Anthony Esolen of Touchstone magazine has a post at Mere Comments about a study done by a professor of education at Stanford University in which the latter asked 2000 American high school students “to name the ten most famous Americans from the time Columbus stepped foot on the continent to the present.” Consider this a report on the state of political correctness:

1. Martin Luther King
2. Harriet Tubman
3. Rosa Parks
4. Susan B. Anthony
5. Amelia Earhart
6. Oprah Winfrey
7. Marilyn Monroe
8. Benjamin Franklin
9. Thomas Edison
10. Albert Einstein

Any list of this sort is a matter of opinion, of course, and I have no problem with King, Franklin, or Edison (Einstein is a bit of a stretch, simply because he wasn’t an American for most of his life, but we’ll let that pass). I also have to say I’m glad that high school students know who Tubman, Parks, Anthony, and Earhart are, and that no one would deny that they are important historical figures.

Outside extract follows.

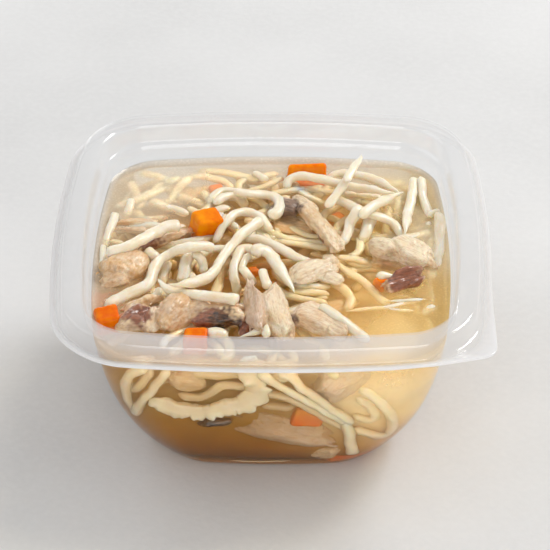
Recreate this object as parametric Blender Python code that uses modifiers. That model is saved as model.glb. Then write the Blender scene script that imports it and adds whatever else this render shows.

The inclusion of Winfrey and Monroe on this list are clearly meant to be inside jokes, especially when you consider that Elvis isn’t on the list. But here’s what bothers Esolen, and me, too: while Winfrey and Monroe are on this list because of silly celebrity, Tubman, Parks, Anthony, and Earhart are on it solely because of the effect of political correctness on our educational system. It in no way denigrates their accomplishments to say that, in the larger scheme of things, George Washington, Thomas Jefferson, Abraham Lincoln, and Franklin Roosevelt were more important, and yes, more famous than the four they ought to supplant. The only reason these four names are on this list is because of a perceived need to redress historical grievances by elevating secondary figures who happen to be women and minorities, while leaving students ignorant of the far more important contributions of the white men I’ve mentioned. The latter are slighted in history classes because they are perceived to have been beneficiaries of a culture that enabled them to rise to the top, thereby tainting everything they did basically because they were white men. That they had advantages that others didn’t is undeniable; that that should legitimize ignoring or playing down their accomplishments is ridiculous. It’s a measure of the extent to which identity politics, and identity scholarship, has penetrated the educational system in this country, and it’s a crime against scholarship that it has.